What DO people do for fun in Texas, anyway?

Hmm... what DON’T people do for fun in Texas? I think it’s pretty much the universal things:
  1. Eating Out & Cooking In – BBQ & TexMex are at the top of the list but in DFW, we have just about every global cuisine available. 
  2. Lots of Pro Sports – Football, Baseball, Hockey & Basketball.
  3. All the outdoor stuff – camping and boating on our huge lakes. 

Alison Gootee and I agreed recently that raisins ruin everything. Do you agree, or are you wrong? If not raisins, what is one foodstuff or ingredient that you believe should simply NOT exist, something you can’t believe people knowingly enjoy?

We shall not speak of raisins but I will take all the Korean potato salad banchan that Alison and you don’t want on account of raisins at the Korean BBQ joint we’re sure to meet up at someday. Apologies to my Brit and Aussie mates but Marmite and Vegemite should be banned. Honestly I tried but, yeah, not ever going to win me over.

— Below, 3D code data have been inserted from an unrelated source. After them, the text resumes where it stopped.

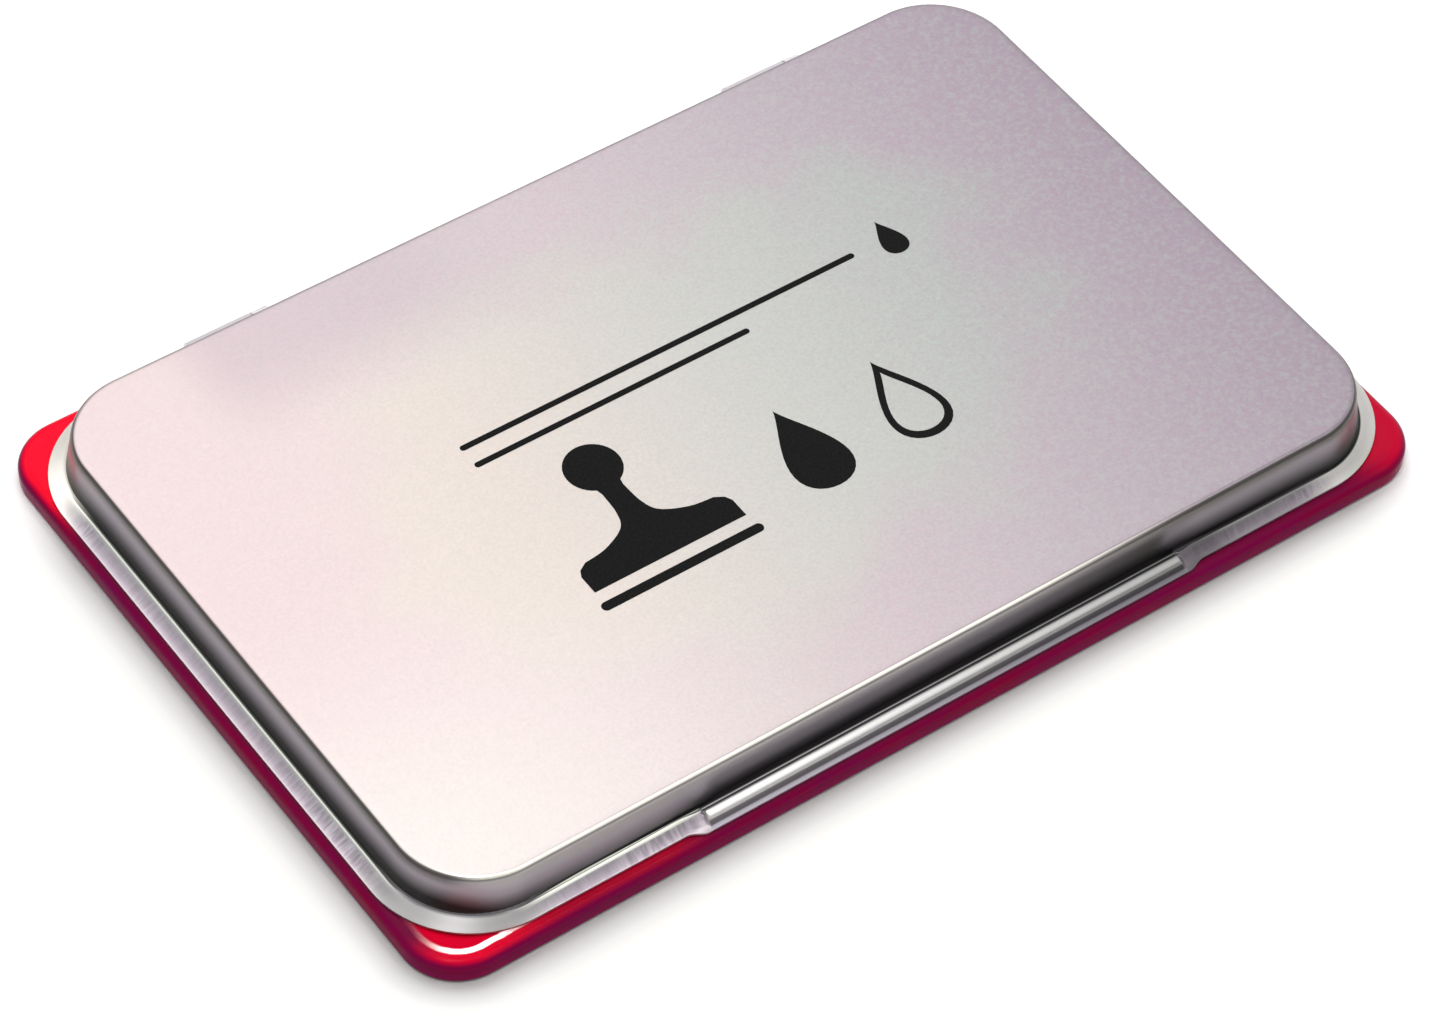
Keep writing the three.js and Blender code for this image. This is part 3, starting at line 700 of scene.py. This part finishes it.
LOWER_TAB = [(0.99, 2.56), (0.84, 2.64), (0.60, 2.88), (0.40, 3.10), (0.20, 3.32), (0.06, 3.40), (0.00, 3.50)]
LOWER_BEAD = [(0.99, 2.56), (0.84, 2.62), (0.66, 2.96), (0.44, 3.52), (0.24, 3.20), (0.08, 3.20),
              (0.00, 3.40)]
CORNER_FOOT_Z = 3.66


def front_stations():
    """X positions along the front side, close together where the tab, bead and recess end."""
    fine = [24.5 + 0.5 * i for i in range(6)] + [27.5 + 0.1 * i for i in range(38)]
    coarse = [4.0 * i for i in range(1, 7)]
    half = coarse + fine
    return [-x for x in reversed(half)] + [0.0] + half


STATIONS = front_stations()


def front_pull(point):
    """How far the wall's foot is pulled in at a point of the front side."""
    left_end = smoothstep(point.x, *PULL_LEFT)
    right_end = 1 - smoothstep(point.x, *PULL_RIGHT)
    return FRONT_PULL * left_end * right_end * smoothstep(-point.y, *PULL_FRONT)


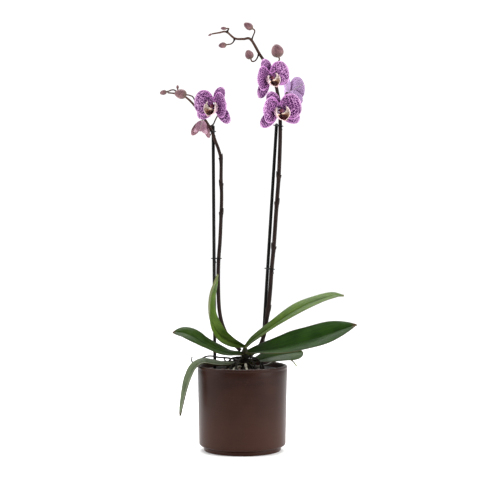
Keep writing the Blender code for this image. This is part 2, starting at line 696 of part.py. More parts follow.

Email marketers so often come to us after the problem has already happened. Deliverability remediation, not deliverability prevention. If you could corner every single email marketer in the world and inject 1-3 specific points of knowledge or best practices directly into their brain – to try to help them avoid stepping into that bear trap of a deliverability problem in the future, what would you tell them?
  1. Confirmed Opt-In, Confirmed Opt-in and Confirmed Opt-in!
  2. 30 days, no opens, no clicks, no site logins – move them off your active list and to your reengagement campaign bucket. (You DO have a re-engagement campaign flow right?)
  3. Treat your customers like they were your friends and their inbox is like their front door and not your ATM machine. Would you want your friends ringing your doorbell 3x a day? Everyday? Twice a week? If you absolutely must send email frequently then make sure you tell your customer when they sign up how frequently they’ll receive your email and give them frequency choices. 
Tony, thanks so much for your time and words and knowledge and opinions! It was great to talk to you and get to know you a little better.